Hareide himself has publicly declared defeat, but that didn’t play out in the back-room meetings on the platform last week. “Knut Arild fought until the last minute to say ‘no’ to the platform and not join the government,” one source told DN. “The result is an even more divided party.” Hareide reportedly was irritated that Ropstad’s negotiating team had kept him out of the negotiations on government policy. He also reportedly complained that Ropstad’s team “hadn’t delivered” on efforts to make significant changes in Norway’s abortion law, and broke the party’s promise against joining a government that includes the Progress Party.

‘Coup attempt’
Some party officials equated Hareide’s last-minute objections to “a coup attempt,” even though Hareide himself “never wanted to change abortion law.” When he lost again last week, after a slim majority of board members voted in favour of the new platform, Hareide changed his tone again, speaking well of Ropstad and wishing both him and his fellow deputy party leader, Olaug Bollestad, well.
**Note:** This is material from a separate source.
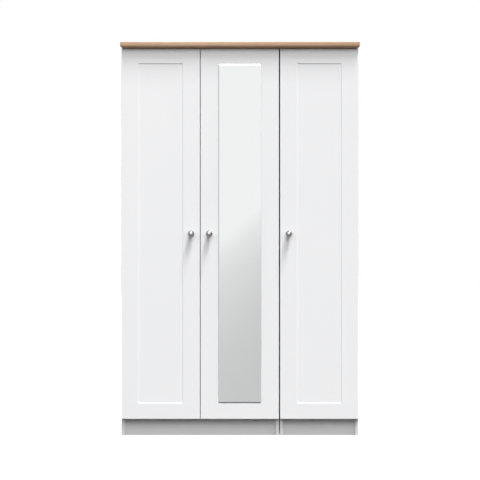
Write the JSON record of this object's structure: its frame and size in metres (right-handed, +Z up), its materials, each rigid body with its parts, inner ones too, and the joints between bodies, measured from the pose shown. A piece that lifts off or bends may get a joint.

Bollestad will serve as acting leader of the Christian Democrats until the party’s next national convention next spring, and both Bollestad and Ropstad were expected to be named as ministers in Solberg’s government.
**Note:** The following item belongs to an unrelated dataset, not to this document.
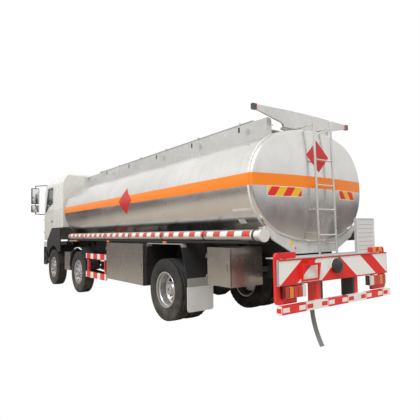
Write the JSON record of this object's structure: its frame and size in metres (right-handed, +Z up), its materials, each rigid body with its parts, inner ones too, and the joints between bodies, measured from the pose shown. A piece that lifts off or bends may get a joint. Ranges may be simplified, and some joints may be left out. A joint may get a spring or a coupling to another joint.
{
  "type": "oil tank truck",
  "caption": "Twin-steer cab-over road tanker with a rounded aluminium tank, side hose tubes, cabinets, rear ladder and hinged cab, doors and lids.",
  "frame": {"origin": "on the ground under the middle of the vehicle's box", "axes": "+X to the front of the vehicle, +Y to its left, +Z up"},
  "size_m": [10.6878, 3.06, 3.3472],
  "materials": {
    "aluminium_shell": "polished aluminium sheet",
    "cab_paint": "off-white gloss paint",
    "chassis_paint": "black chassis paint",
    "red_paint": "red gloss paint with white tape",
    "white_paint": "white gloss paint",
    "dark_trim": "black moulded plastic",
    "grey_interior": "grey cab trim",
    "glass": "tinted glass",
    "tyre": "black rubber tyre",
    "rim": "silver wheel paint",
    "cast_iron": "black painted casting",
    "lamp": "red and amber lenses",
    "steel": "stainless sheet",
    "strap": "grey conductive rubber strap",
    "guard": "black mudguard plastic",
    "flap": "pale grey flap"
  },
  "bodies": {
    "chassis": {"chassis_frame": "chassis_paint", "axles": "cast_iron", "leaf_springs": "chassis_paint", "drive_line": "cast_iron", "cab_mounts": "chassis_paint", "front_bumper": "cab_paint", "tank_shell": "aluminium_shell", "tank_frame": "chassis_paint", "tank_skirt": "white_paint", "tank_coamings": "aluminium_shell", "tank_walkway": "aluminium_shell", "manhole_necks": "aluminium_shell", "rear_ladder": "aluminium_shell", "hose_tubes": "aluminium_shell", "side_guards": "red_paint", "mudguards": "guard", "mud_flaps": "flap", "side_equipment": "chassis_paint", "rear_deck": "white_paint", "rear_board": "red_paint", "rear_guards": "red_paint", "lamps": "lamp", "ground_strap": "strap", "valve_cabinet": "steel", "hose_cabinet": "steel", "tool_cabinet": "steel"},
    "cab": {"cab_shell": "cab_paint", "cab_windscreen": "glass", "cab_interior": "grey_interior", "cab_trim": "dark_trim"},
    "front_steer_left": {"front_knuckle_left": "cast_iron"},
    "front_roller_left": {"front_wheel_left": "rim", "front_tyre_left": "tyre"},
    "front_steer_right": {"front_knuckle_right": "cast_iron"},
    "front_roller_right": {"front_wheel_right": "rim", "front_tyre_right": "tyre"},
    "second_steer_left": {"second_knuckle_left": "cast_iron"},
    "second_roller_left": {"second_wheel_left": "rim", "second_tyre_left": "tyre"},
    "second_steer_right": {"second_knuckle_right": "cast_iron"},
    "second_roller_right": {"second_wheel_right": "rim", "second_tyre_right": "tyre"},
    "rear_roller_left": {"rear_wheel_left": "rim", "rear_tyres_left": "tyre"},
    "door_left": {"cab_door_left": "cab_paint", "door_glass_left": "glass"},
    "folding_rail_left": {"handrail_left": "aluminium_shell"},
    "cap_left": {"tube_cap_left": "white_paint"},
    "rear_roller_right": {"rear_wheel_right": "rim", "rear_tyres_right": "tyre"},
    "door_right": {"cab_door_right": "cab_paint", "door_glass_right": "glass"},
    "folding_rail_right": {"handrail_right": "aluminium_shell"},
    "cap_right": {"tube_cap_right": "white_paint"},
    "lid_1": {"manhole_lid_1": "aluminium_shell"},
    "lid_2": {"manhole_lid_2": "aluminium_shell"},
    "valve_cabinet_leaf": {"valve_cabinet_door": "steel"},
    "hose_cabinet_leaf": {"hose_cabinet_door": "steel"},
    "tool_cabinet_leaf": {"tool_cabinet_door": "steel"}
  },
  "joints": [
    {"name": "cab_tilt", "type": "hinge", "parent": "chassis", "child": "cab", "pos_m": [5.144, 0, 1.25], "axis": [0, 1, 0], "range_deg": [0, 50]},
    {"name": "steer_front_left", "type": "hinge", "parent": "chassis", "child": "front_steer_left", "pos_m": [4.024, 0.9, 0.527], "axis": [0, 0, 1], "range_deg": [-38, 38]},
    {"name": "spin_front_left", "type": "hinge", "parent": "front_steer_left", "child": "front_roller_left", "pos_m": [4.024, 1.05, 0.527], "axis": [0, 1, 0], "continuous": true},
    {"name": "steer_front_right", "type": "hinge", "parent": "chassis", "child": "front_steer_right", "pos_m": [4.024, -0.9, 0.527], "axis": [0, 0, 1], "range_deg": [-38, 38]},
    {"name": "spin_front_right", "type": "hinge", "parent": "front_steer_right", "child": "front_roller_right", "pos_m": [4.024, -1.05, 0.527], "axis": [0, 1, 0], "continuous": true},
    {"name": "steer_second_left", "type": "hinge", "parent": "chassis", "child": "second_steer_left", "pos_m": [1.814, 0.9, 0.527], "axis": [0, 0, 1], "range_deg": [-26.6, 26.6]},
    {"name": "spin_second_left", "type": "hinge", "parent": "second_steer_left", "child": "second_roller_left", "pos_m": [1.814, 1.05, 0.527], "axis": [0, 1, 0], "continuous": true},
    {"name": "steer_second_right", "type": "hinge", "parent": "chassis", "child": "second_steer_right", "pos_m": [1.814, -0.9, 0.527], "axis": [0, 0, 1], "range_deg": [-26.6, 26.6]},
    {"name": "spin_second_right", "type": "hinge", "parent": "second_steer_right", "child": "second_roller_right", "pos_m": [1.814, -1.05, 0.527], "axis": [0, 1, 0], "continuous": true},
    {"name": "spin_rear_left", "type": "hinge", "parent": "chassis", "child": "rear_roller_left", "pos_m": [-2.616, 1.058, 0.527], "axis": [0, 1, 0], "continuous": true},
    {"name": "door_left_hinge", "type": "hinge", "parent": "cab", "child": "door_left", "pos_m": [5.012, 1.204, 1.7], "axis": [0, 0, 1], "range_deg": [-70, 0]},
    {"name": "handrail_left_fold", "type": "hinge", "parent": "chassis", "child": "folding_rail_left", "pos_m": [-2.616, 0.665, 3.109], "axis": [1, 0, 0], "range_deg": [-90, 0]},
    {"name": "tube_cap_left_hinge", "type": "hinge", "parent": "chassis", "child": "cap_left", "pos_m": [-4.968, 1.12, 1.533], "axis": [0, 1, 0], "range_deg": [0, 120]},
    {"name": "spin_rear_right", "type": "hinge", "parent": "chassis", "child": "rear_roller_right", "pos_m": [-2.616, -1.058, 0.527], "axis": [0, 1, 0], "continuous": true},
    {"name": "door_right_hinge", "type": "hinge", "parent": "cab", "child": "door_right", "pos_m": [5.012, -1.204, 1.7], "axis": [0, 0, 1], "range_deg": [0, 70]},
    {"name": "handrail_right_fold", "type": "hinge", "parent": "chassis", "child": "folding_rail_right", "pos_m": [-2.616, -0.665, 3.109], "axis": [1, 0, 0], "range_deg": [0, 90]},
    {"name": "tube_cap_right_hinge", "type": "hinge", "parent": "chassis", "child": "cap_right", "pos_m": [-4.968, -1.12, 1.533], "axis": [0, 1, 0], "range_deg": [0, 120]},
    {"name": "manhole_lid_1_hinge", "type": "hinge", "parent": "chassis", "child": "lid_1", "pos_m": [0.631, 0, 2.996], "axis": [0, 1, 0], "range_deg": [0, 100]},
    {"name": "manhole_lid_2_hinge", "type": "hinge", "parent": "chassis", "child": "lid_2", "pos_m": [-2.669, 0, 2.996], "axis": [0, 1, 0], "range_deg": [0, 100]},
    {"name": "valve_cabinet_door_hinge", "type": "hinge", "parent": "chassis", "child": "valve_cabinet_leaf", "pos_m": [-0.115, 1.202, 0.9065], "axis": [0, 0, 1], "range_deg": [-100, 0]},
    {"name": "hose_cabinet_door_hinge", "type": "hinge", "parent": "chassis", "child": "hose_cabinet_leaf", "pos_m": [-3.86, 1.202, 1], "axis": [0, 0, 1], "range_deg": [-100, 0]},
    {"name": "tool_cabinet_door_hinge", "type": "hinge", "parent": "chassis", "child": "tool_cabinet_leaf", "pos_m": [-0.115, -1.202, 0.9065], "axis": [0, 0, 1], "range_deg": [0, 100]}
  ],
  "couplings": [
    {"joint": "steer_front_right", "follows": "steer_front_left", "ratio": 1},
    {"joint": "steer_second_left", "follows": "steer_front_left", "ratio": 0.7},
    {"joint": "steer_second_right", "follows": "steer_front_left", "ratio": 0.7}
  ]
}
Meanwhile, the Liberal Party is also deeply divided, with some party officials unhappy with the new platform, too, and demanding more high-profile ministerial posts that would give them a chance to carry out their policies. Grande’s party leadership has also been under fire.

Environmental organizations are calling on both the Christian Democrats and Liberals to get much tougher and try to wrest control of the Oil and Energy Ministry away from the pro-oil Progress Party. That’s likely wishful thinking, but the two small parties managed to keep Solberg’s government from allowing oil and gas exploration off some of Northern Norway’s most scenic coastline. Frederic Hauge of Bellona said it’s “completely incomprehensible” that Progress can be so eager to hand out other new exploration licenses “when we know that Norway must restructure its economy away from oil,” in order to cut carbon emissions sufficiently to help halt climate change.

Poor poll results
All of the four parties now making up Solberg’s government have also been faring poorly in recent public opinion polls. Newspaper Dagsavisen pointed out that six out of 10 voters don’t want it, and the hype around the new coalition’s negotiations hasn’t stirred up more enthusiasm.
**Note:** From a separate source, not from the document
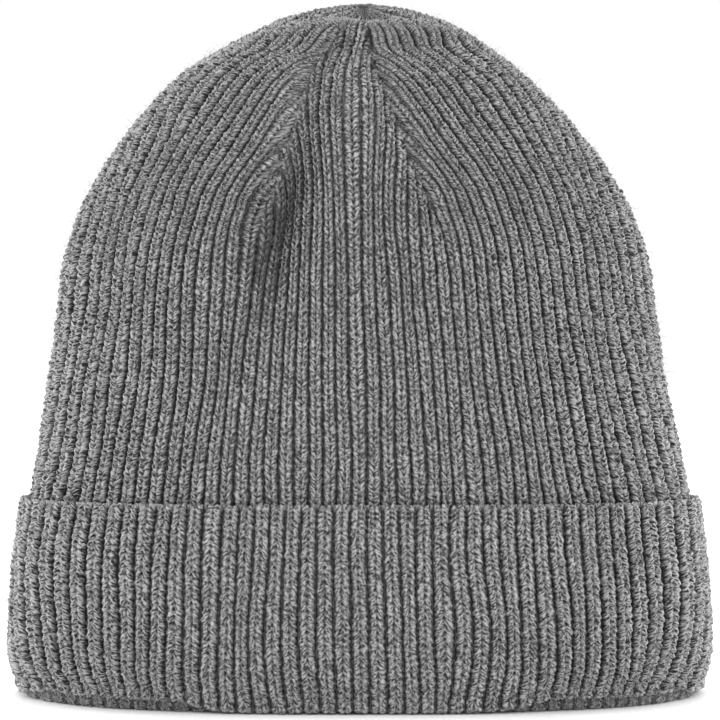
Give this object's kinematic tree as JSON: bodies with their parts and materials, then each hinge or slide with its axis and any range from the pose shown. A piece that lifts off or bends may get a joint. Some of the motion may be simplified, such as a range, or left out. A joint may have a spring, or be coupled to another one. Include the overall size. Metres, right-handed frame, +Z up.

There were no big celebrations when Solberg finally achieved her dream last week of forming a non-socialist majority government. The Liberals have fallen as low as 2.4 percent of the vote in research firm Opinion’s “party barometer” in January. The Christians Democrats are down at 3.7 percent, the Center Party is currently bigger than Progress. Even Solberg’s Conservatives have fallen from the 25 percent they won in 2017 to 22.9 percent now. The Socialist Left party (SV) has been climbing in the polls, meanwhile, and took in 350 new members just last week, according to news bureau NTB.

Solberg’s staff, meanwhile, was stressing that Norway isn’t actually getting a “new” government. “The Christian Democrats will now be part of the government, but that doesn’t mean we’re getting a new government,” her office stated in a press release on Friday. “Erna Solberg’s government  is expanding and continuing.”

There’s no question, though, that it’s likely to become more conservative, stress more “family values” and push for even more protectionism in the heavily subsidized agricultural industry. If the Christian Democrats gain control of the agriculture ministry, in line with speculation, they may chip away or even reverse some of the market liberalization policy championed by the Progress Party.

One thing is clear: Solberg faces an even bigger challenge of keeping her newly expanded government together. She claims she now has “four parties working together for the future,” especially to keep Norway’s economy strong, boost security and defense and ensure both environmental and social sustainability. “Norway will get a government with answers for the challenges we face,” Solberg wrote in a commentary in Aftenposten on Saturday. “I’m glad about that.”